*Task to complete*. Please copy the lines below exactly, from the first one through the line showing "RIGHT_LEAN, LEFT_LEAN, REAR_OUT".

*Raw data*.
^^^^
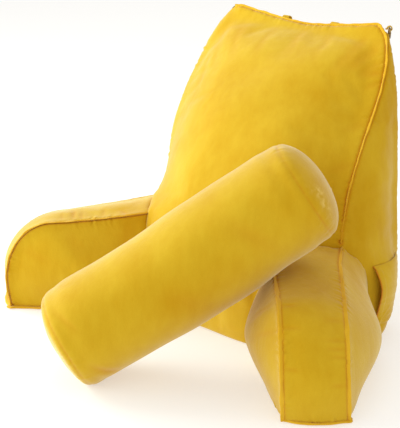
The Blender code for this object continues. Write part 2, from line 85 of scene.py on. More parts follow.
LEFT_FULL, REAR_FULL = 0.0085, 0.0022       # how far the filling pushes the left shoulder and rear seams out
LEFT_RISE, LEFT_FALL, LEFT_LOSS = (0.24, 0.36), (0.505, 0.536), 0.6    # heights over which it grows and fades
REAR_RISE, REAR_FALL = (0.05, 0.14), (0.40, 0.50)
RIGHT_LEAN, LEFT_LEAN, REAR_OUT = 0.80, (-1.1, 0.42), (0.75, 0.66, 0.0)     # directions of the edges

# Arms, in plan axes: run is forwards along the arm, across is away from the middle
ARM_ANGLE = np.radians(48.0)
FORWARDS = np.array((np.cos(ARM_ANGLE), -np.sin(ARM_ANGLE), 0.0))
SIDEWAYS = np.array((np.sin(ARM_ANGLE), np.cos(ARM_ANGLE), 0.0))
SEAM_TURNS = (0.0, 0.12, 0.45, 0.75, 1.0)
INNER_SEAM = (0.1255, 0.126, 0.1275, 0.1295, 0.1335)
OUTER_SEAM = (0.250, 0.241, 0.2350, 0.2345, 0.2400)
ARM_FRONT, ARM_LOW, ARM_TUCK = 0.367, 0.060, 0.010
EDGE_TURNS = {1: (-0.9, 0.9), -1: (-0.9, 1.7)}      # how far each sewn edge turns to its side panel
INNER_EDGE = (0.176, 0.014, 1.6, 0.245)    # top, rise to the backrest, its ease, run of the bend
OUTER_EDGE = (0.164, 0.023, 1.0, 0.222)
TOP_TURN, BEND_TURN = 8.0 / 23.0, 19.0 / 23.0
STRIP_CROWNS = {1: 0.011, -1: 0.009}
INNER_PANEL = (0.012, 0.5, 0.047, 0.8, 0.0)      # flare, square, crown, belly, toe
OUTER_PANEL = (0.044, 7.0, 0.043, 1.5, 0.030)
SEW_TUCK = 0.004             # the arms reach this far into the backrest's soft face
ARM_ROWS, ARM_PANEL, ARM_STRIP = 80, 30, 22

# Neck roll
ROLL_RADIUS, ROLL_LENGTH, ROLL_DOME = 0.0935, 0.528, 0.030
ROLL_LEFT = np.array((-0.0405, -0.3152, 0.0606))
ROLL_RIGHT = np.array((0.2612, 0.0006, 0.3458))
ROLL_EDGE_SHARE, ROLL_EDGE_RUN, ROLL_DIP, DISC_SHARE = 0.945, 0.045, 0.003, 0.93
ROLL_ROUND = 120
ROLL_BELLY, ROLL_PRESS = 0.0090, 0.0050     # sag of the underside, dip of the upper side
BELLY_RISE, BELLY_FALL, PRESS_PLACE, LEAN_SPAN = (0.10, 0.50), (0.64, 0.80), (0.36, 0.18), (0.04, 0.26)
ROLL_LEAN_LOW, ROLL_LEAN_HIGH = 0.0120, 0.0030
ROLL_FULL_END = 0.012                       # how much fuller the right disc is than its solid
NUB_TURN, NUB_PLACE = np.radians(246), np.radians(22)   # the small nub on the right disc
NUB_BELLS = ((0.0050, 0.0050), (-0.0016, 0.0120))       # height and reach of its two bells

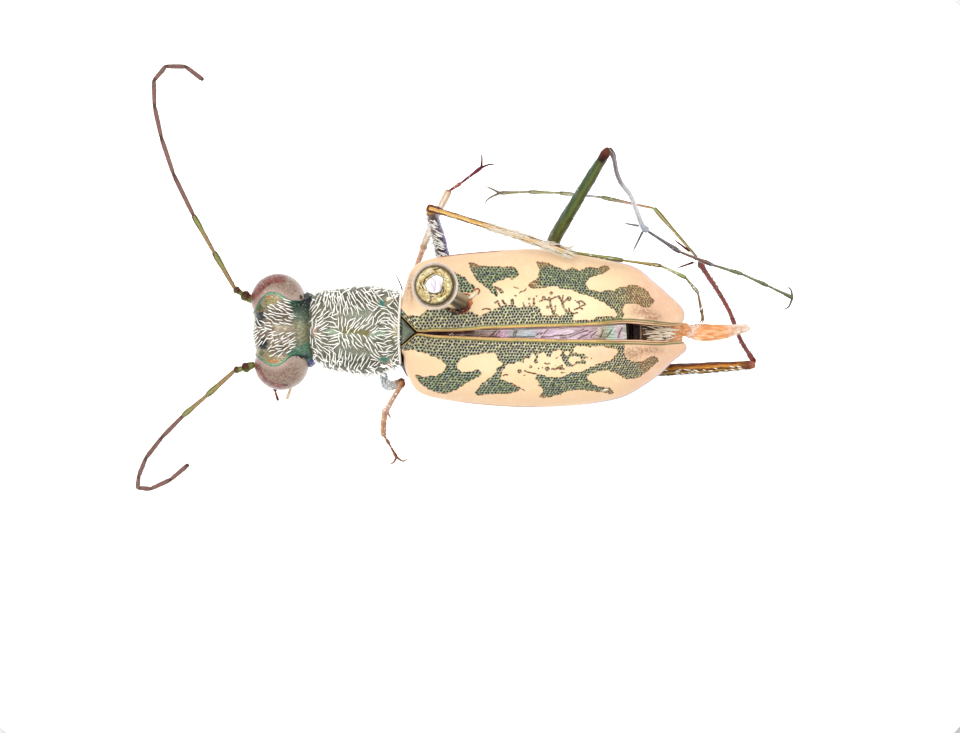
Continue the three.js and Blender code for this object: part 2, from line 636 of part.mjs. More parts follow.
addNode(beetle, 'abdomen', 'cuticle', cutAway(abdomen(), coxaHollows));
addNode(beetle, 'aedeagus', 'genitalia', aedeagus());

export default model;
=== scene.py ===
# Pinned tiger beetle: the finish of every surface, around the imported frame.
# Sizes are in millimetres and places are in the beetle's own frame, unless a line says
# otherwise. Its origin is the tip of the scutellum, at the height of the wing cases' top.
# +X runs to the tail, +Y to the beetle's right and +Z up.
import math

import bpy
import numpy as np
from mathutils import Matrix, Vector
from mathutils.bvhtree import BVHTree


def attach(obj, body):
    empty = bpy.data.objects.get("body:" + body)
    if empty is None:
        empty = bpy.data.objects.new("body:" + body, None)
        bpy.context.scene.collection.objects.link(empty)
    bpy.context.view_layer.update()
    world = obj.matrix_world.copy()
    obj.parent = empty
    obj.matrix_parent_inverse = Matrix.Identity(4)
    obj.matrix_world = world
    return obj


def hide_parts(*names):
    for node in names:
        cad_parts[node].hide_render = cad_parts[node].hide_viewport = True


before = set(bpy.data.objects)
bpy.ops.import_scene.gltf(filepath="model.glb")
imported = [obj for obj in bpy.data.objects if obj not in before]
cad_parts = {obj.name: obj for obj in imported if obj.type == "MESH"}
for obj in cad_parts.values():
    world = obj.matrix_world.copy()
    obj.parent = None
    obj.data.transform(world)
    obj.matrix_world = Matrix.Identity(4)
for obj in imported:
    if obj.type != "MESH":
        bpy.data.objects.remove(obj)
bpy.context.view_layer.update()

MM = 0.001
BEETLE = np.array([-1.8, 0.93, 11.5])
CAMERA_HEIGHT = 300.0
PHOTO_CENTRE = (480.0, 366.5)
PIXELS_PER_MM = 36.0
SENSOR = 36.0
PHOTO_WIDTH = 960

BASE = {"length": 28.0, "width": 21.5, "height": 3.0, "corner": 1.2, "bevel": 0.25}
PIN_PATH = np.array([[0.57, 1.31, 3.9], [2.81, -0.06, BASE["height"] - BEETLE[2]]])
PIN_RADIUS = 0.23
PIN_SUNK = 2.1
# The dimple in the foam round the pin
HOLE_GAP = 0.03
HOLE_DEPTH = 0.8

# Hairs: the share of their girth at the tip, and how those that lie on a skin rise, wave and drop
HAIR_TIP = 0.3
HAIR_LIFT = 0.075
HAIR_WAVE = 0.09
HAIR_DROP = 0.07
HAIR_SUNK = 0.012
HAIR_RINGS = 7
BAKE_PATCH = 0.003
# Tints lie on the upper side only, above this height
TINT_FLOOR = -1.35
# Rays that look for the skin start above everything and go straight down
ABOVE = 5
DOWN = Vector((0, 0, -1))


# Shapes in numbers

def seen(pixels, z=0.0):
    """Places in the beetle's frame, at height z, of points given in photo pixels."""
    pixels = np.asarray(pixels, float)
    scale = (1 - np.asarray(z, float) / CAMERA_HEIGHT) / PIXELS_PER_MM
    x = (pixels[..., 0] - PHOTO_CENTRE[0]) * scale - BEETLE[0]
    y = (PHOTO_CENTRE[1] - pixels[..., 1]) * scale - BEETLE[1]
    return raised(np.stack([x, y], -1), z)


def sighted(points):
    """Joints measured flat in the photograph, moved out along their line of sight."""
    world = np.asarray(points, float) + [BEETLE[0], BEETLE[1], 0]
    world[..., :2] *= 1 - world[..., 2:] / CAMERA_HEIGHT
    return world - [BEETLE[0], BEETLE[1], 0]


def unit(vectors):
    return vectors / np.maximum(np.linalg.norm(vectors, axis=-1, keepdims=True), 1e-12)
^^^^
*Response below*.
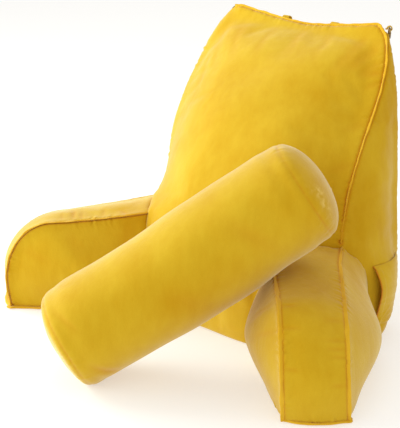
The Blender code for this object continues. Write part 2, from line 85 of scene.py on. More parts follow.
LEFT_FULL, REAR_FULL = 0.0085, 0.0022       # how far the filling pushes the left shoulder and rear seams out
LEFT_RISE, LEFT_FALL, LEFT_LOSS = (0.24, 0.36), (0.505, 0.536), 0.6    # heights over which it grows and fades
REAR_RISE, REAR_FALL = (0.05, 0.14), (0.40, 0.50)
RIGHT_LEAN, LEFT_LEAN, REAR_OUT = 0.80, (-1.1, 0.42), (0.75, 0.66, 0.0)     # directions of the edges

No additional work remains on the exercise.